1\. The general public is uninformed, half-educated, and outraged easily.

2\. Money in the beginning stages of a project is relatively expensive
compared to the remainder of the project.

When the bid was selected, the project wouldn't be completed for another ~10
years -- Buying steel / concrete hedges and currency futures to guarantee
prices would tie up tens of millions (maybe more) for ten years with interest
before the bridge was operational. If the prices of steel and concrete and
returned to their historical norms, the public would likely be blaming the
firm for wasting all that money on worthless financial engineering. Could you
imagine the protests if it came to light that the bridge consortium paid
Goldman Sachs something like 10%-15% of the cost of the bridge with nothing in
return?

------
Fluxx
On the _quadrupling_ of the estimate from $250 million to $1 billion between
1995 and 1996, the article states:

" _The cost increase was the result of detailed engineering studies conducted
during the year or so after the initial estimate was released. Among other
things, soil testing in the Bay had revealed that bridge pilings would need to
be anchored “deeper into bedrock than expected,” she writes._ "

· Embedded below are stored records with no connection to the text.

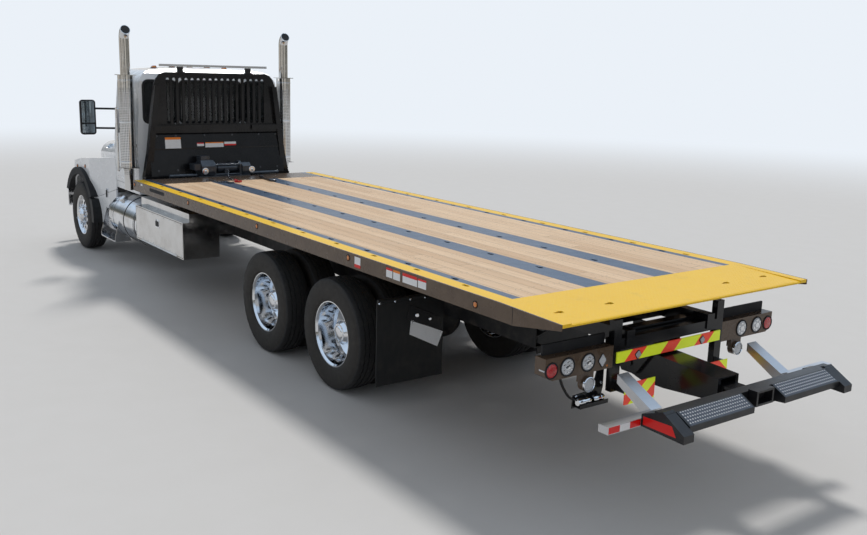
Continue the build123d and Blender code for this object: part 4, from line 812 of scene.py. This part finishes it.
def round_lamp(shape, centre, out, radius, colour_slot, collar_slot=0):
    """A rubber collar round a shallow domed lens."""
    shape.turned([(-0.004, radius + 0.007), (0.005, radius + 0.007), (0.008, radius + 0.003), (0.006, radius - 0.003),
                  (-0.003, radius - 0.003)], centre, out, collar_slot)
    shape.domed([(-0.003, radius - 0.0025), (0.003, radius - 0.0025)], 0.003, radius - 0.003, 0.008, centre, out,
                colour_slot, steps=6)


lamps = Shape()
for side in SIDES.values():
    round_lamp(lamps, (LAMP_X, side * 1.151, LAMP_Z), BACK, 0.050, 1)
    for y in (0.822, 1.011):
        spot = (LAMP_X, side * y, LAMP_Z + 0.004)
        round_lamp(lamps, spot, BACK, 0.058, 2)
        lamps.turned([(0.000, 0.020), (0.0115, 0.020), (0.0125, 0.016)], spot, BACK, 3)
        for turn in range(6):
            a = math.radians(60 * turn + 30)
            cell = (LAMP_X, spot[1] + 0.035 * math.cos(a), spot[2] + 0.035 * math.sin(a))
            lamps.turned([(0.000, 0.011), (0.0085, 0.011), (0.0095, 0.008)], cell, BACK, 3, 20)
    lamps.box((-5.168, -5.152), sorted((side * 0.600, side * 1.170)), (1.010, 1.096), 0)
lamps.pad((LAMP_X, 0.689, 0.936), BACK, 0.034, 0.034, 0.012, 0.004, axes=DIAMOND)
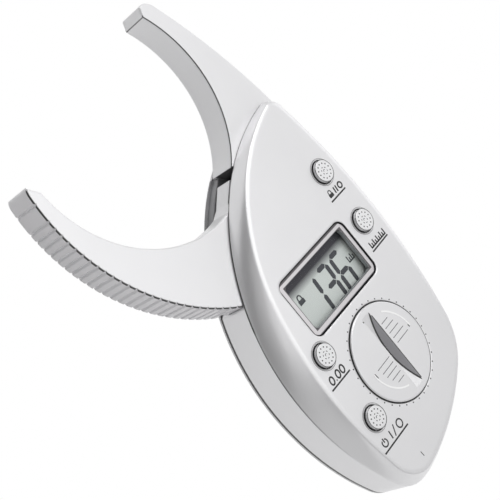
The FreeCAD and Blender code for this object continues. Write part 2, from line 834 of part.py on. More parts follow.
def thumb_grooves():
    """V grooves across the moving jaw's outer edge, and the fine line by its tip."""
    depth = DIMENSIONS["rib_depth"]
    reach = value_of(MOVING_OUTER.radius)
    half = DIMENSIONS["groove_width"] / 2
    low = DIMENSIONS["moving_jaw_back"] - CLEAR
    high = value_of(MOVING_JAW_FRONT) + CLEAR
    angles = [DIMENSIONS["first_rib_angle"] + math.degrees(DIMENSIONS["rib_pitch"] / reach) * i
              for i in range(int(DIMENSIONS["rib_count"]))]
    angles.append(DIMENSIONS["tip_line_angle"])
    grooves = []
    for angle in angles:
        corners = [Vector(reach - depth, 0, low), Vector(reach + depth, 2 * half, low),
                   Vector(reach + depth, -2 * half, low)]
        wedge = Part.Face(Part.makePolygon(corners + corners[:1])).extrude(Vector(0, 0, high - low))
        wedge.rotate(PIVOT_POINT, Vector(0, 0, 1), angle)
        wedge.translate(MOVING_OUTER.centre())
        grooves.append(wedge)
    tool = doc.addObject("Part::Feature", "thumb_grooves")
    tool.Shape = Part.makeCompound(grooves)
    return tool


def moving_jaw():
    bottom, front = dim("tongue_bottom"), MOVING_JAW_FRONT
    back = dim("moving_jaw_back")
    arm = extrude("jaw_arm", moving_arm_plan("jaw_arm_plan", back), front - back)
    arm = bevel("jaw_arm_bevelled", arm, beyond(DIMENSIONS["jaw_plain_reach"], level(front, back)),
                dim("jaw_edge_bevel"))
    arm = cut("jaw_arm_stepped", arm, cylinder("jaw_sweep", 0, 0, 0, dim("sweep_radius"), bottom))
    tongue = extrude("jaw_tongue", tongue_plan("jaw_tongue_plan", bottom),
                     TONGUE_TOP - bottom)
    bore = cylinder("jaw_bore", 0, 0, 0, dim("pin_radius") + dim("running_clearance"), FACE)
    wire, mean = dim("spring_wire"), dim("spring_mean_radius")
    reach = wire / 2 + dim("spring_room")
    coil_height = dim("spring_pitch") * dim("spring_turns") + wire
    pocket = ring("jaw_spring_pocket", PIVOT, bottom, mean - reach, mean + reach,
                  coil_height - (bottom - dim("platform_height")) + dim("spring_room"))
    leg = cylinder("jaw_spring_hole", mean, 0, bottom, wire / 2 + dim("running_clearance"),
                   coil_height + dim("spring_leg") + dim("spring_room"))
    whole = fuse("jaw_blank", arm, tongue)
    return cut("moving_jaw", whole, bore, pocket, leg, thumb_grooves())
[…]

Now hindsight is 20/20 and I am not an engineer in this field, but it seems
that if you're floating an estimate that isn't informed by the engineering
studies necessary to give an accurate estimate then you probably shouldn't
have given that initial estimate in the first place? Or at least should have
given the initial estimate as a range and/or with a huge disclaimer that you
might get into researching the bridge and the estimate could cost multiples
more?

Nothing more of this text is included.